STATED EXERCISE — Word for word, restate every line of the listing that follows.

DATA PROVIDED —
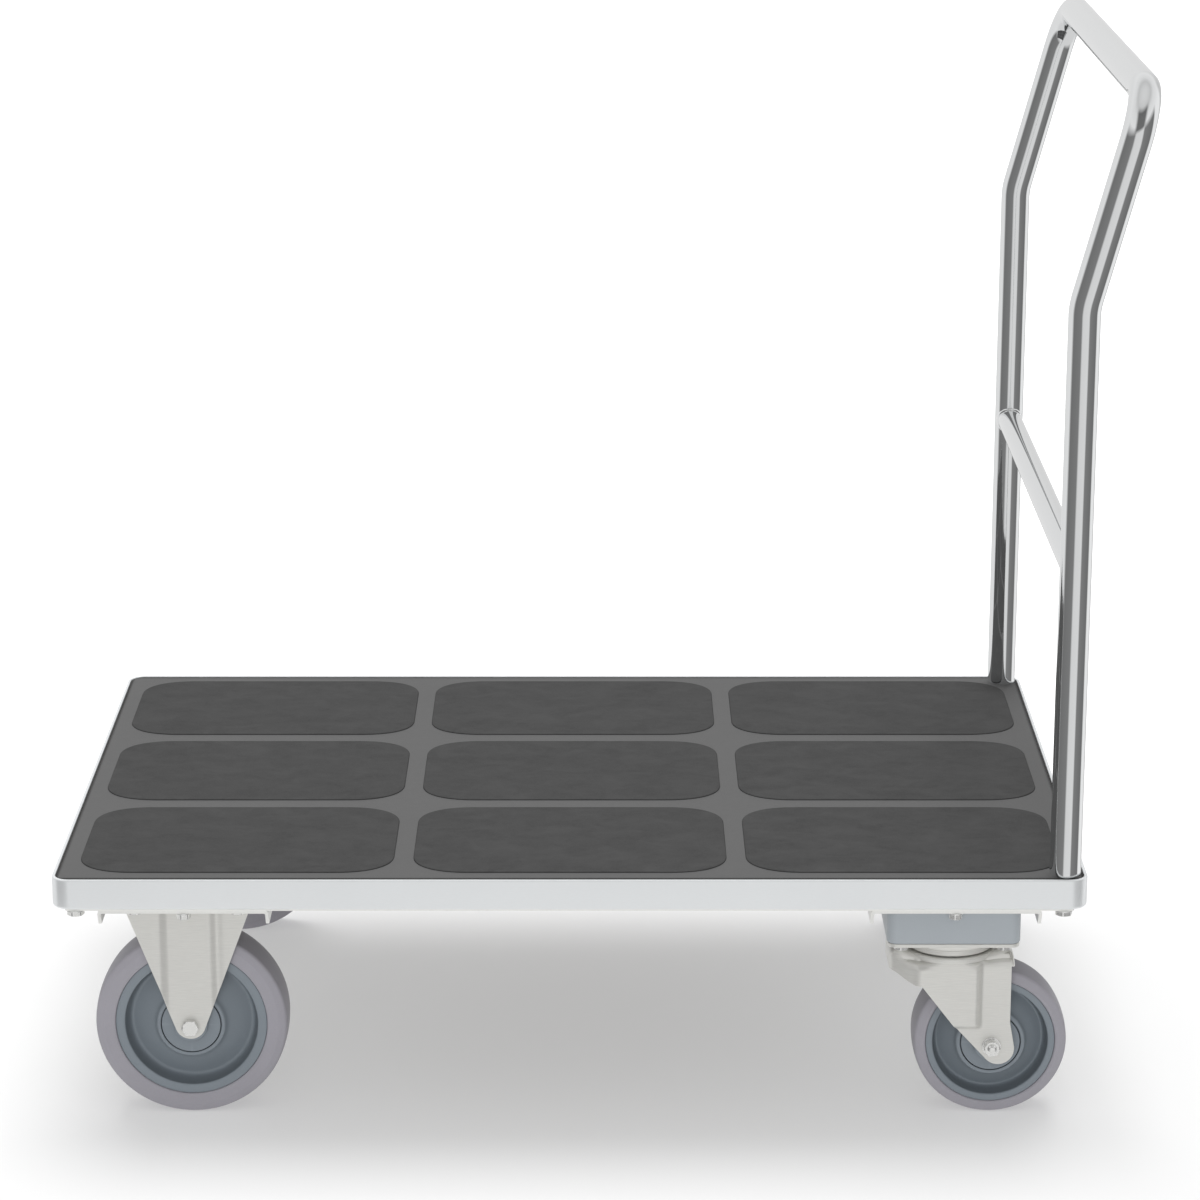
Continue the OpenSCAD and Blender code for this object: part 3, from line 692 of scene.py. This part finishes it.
# ---------------------------------------------------------------- castors
def sheet(sh, X, Y, Z, t, normal_sign):
    """Pressed sheet: grids of the outer face; the inner face is t further in along y. Arrays are rows by columns."""
    r, c = X.shape
    outer = [(X[i, k], Y[i, k], Z[i, k]) for i in range(r) for k in range(c)]
    # the inner face follows the sheet's own normals, so the wall keeps its thickness in the bends
    P = np.stack([X, Y, Z], -1)
    du = np.gradient(P, axis=1)
    dv = np.gradient(P, axis=0)
    nn = np.cross(du, dv)
    ln = np.linalg.norm(nn, axis=-1, keepdims=True)
    ln[ln < 1e-9] = 1
    nn = nn / ln
    ref = np.array([0, normal_sign, 0.0])
    nn = np.where((nn @ ref)[..., None] < -0.2, -nn, nn)
    Q = P - nn * t
    inner = [tuple(Q[i, k]) for i in range(r) for k in range(c)]
    base = r * c
    faces = []
    for i in range(r - 1):
        for k in range(c - 1):
            a = i * c + k
            faces.append([a, a + 1, a + c + 1, a + c])
            faces.append([base + a, base + a + c, base + a + c + 1, base + a + 1])
    rim = [(0, k) for k in range(c)] + [(i, c - 1) for i in range(1, r)] + [(r - 1, k) for k in range(c - 2, -1, -1)] + [(i, 0) for i in range(r - 2, 0, -1)]
    for q in range(len(rim)):
        a, b = rim[q][0] * c + rim[q][1], rim[(q + 1) % len(rim)][0] * c + rim[(q + 1) % len(rim)][1]
        faces.append([a, b, base + b, base + a])
    sh.add(outer + inner, faces)


def hex_pts(r, a0=0):
    return [(r * math.cos(math.radians(60 * k + a0)), r * math.sin(math.radians(60 * k + a0))) for k in range(6)]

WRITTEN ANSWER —
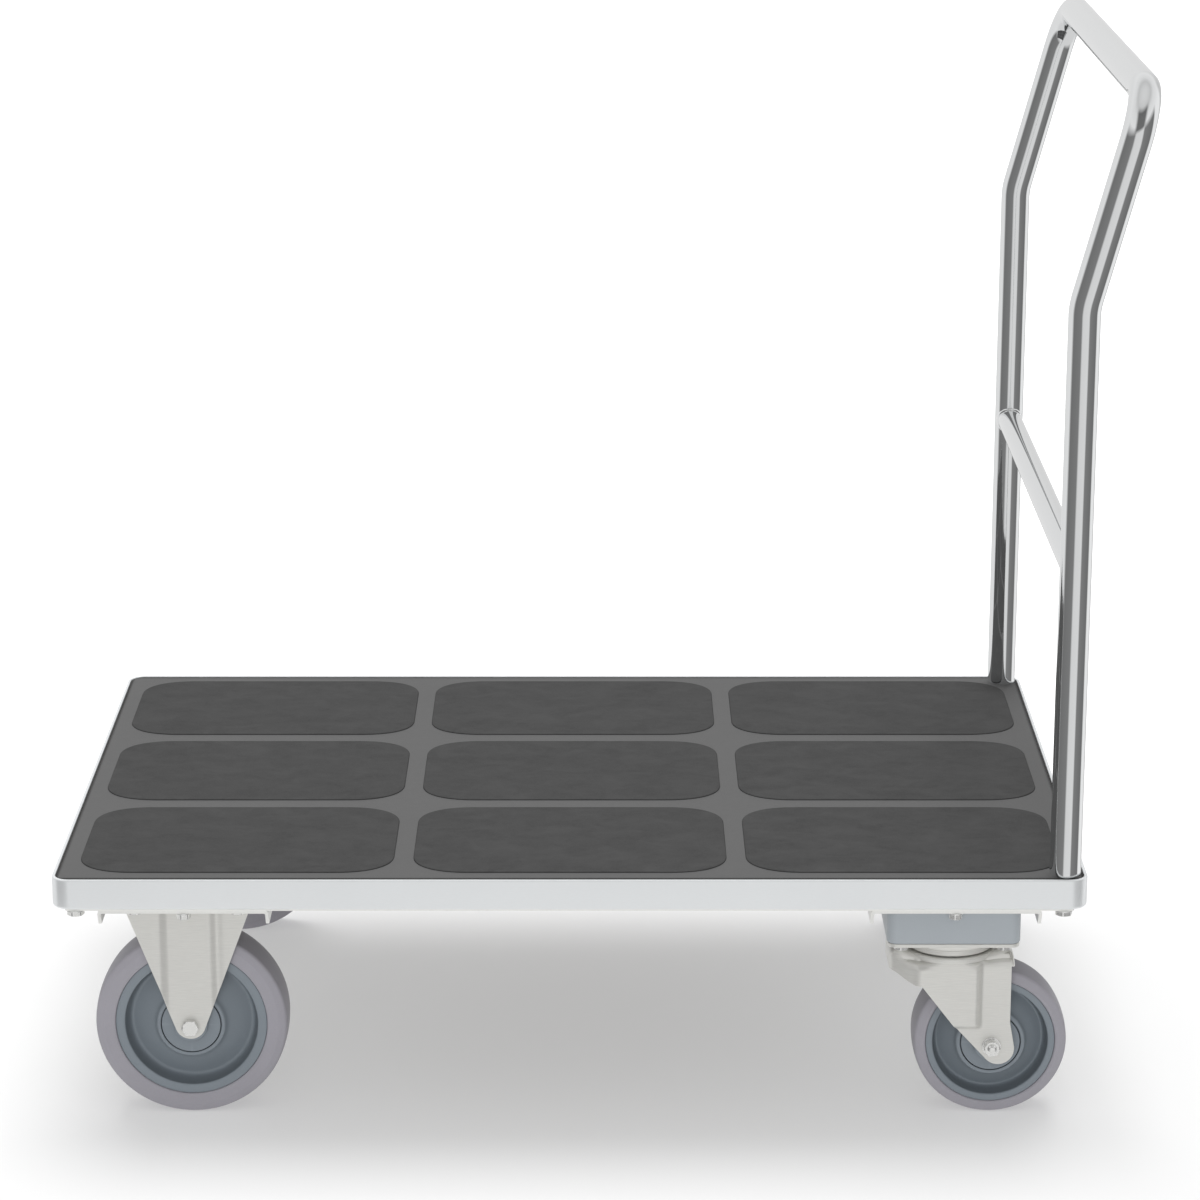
Continue the OpenSCAD and Blender code for this object: part 3, from line 692 of scene.py. This part finishes it.
# ---------------------------------------------------------------- castors
def sheet(sh, X, Y, Z, t, normal_sign):
    """Pressed sheet: grids of the outer face; the inner face is t further in along y. Arrays are rows by columns."""
    r, c = X.shape
    outer = [(X[i, k], Y[i, k], Z[i, k]) for i in range(r) for k in range(c)]
    # the inner face follows the sheet's own normals, so the wall keeps its thickness in the bends
    P = np.stack([X, Y, Z], -1)
    du = np.gradient(P, axis=1)
    dv = np.gradient(P, axis=0)
    nn = np.cross(du, dv)
    ln = np.linalg.norm(nn, axis=-1, keepdims=True)
    ln[ln < 1e-9] = 1
    nn = nn / ln
    ref = np.array([0, normal_sign, 0.0])
    nn = np.where((nn @ ref)[..., None] < -0.2, -nn, nn)
    Q = P - nn * t
    inner = [tuple(Q[i, k]) for i in range(r) for k in range(c)]
    base = r * c
    faces = []
    for i in range(r - 1):
        for k in range(c - 1):
            a = i * c + k
            faces.append([a, a + 1, a + c + 1, a + c])
            faces.append([base + a, base + a + c, base + a + c + 1, base + a + 1])
    rim = [(0, k) for k in range(c)] + [(i, c - 1) for i in range(1, r)] + [(r - 1, k) for k in range(c - 2, -1, -1)] + [(i, 0) for i in range(r - 2, 0, -1)]
    for q in range(len(rim)):
        a, b = rim[q][0] * c + rim[q][1], rim[(q + 1) % len(rim)][0] * c + rim[(q + 1) % len(rim)][1]
        faces.append([a, b, base + b, base + a])
    sh.add(outer + inner, faces)


def hex_pts(r, a0=0):
    return [(r * math.cos(math.radians(60 * k + a0)), r * math.sin(math.radians(60 * k + a0))) for k in range(6)]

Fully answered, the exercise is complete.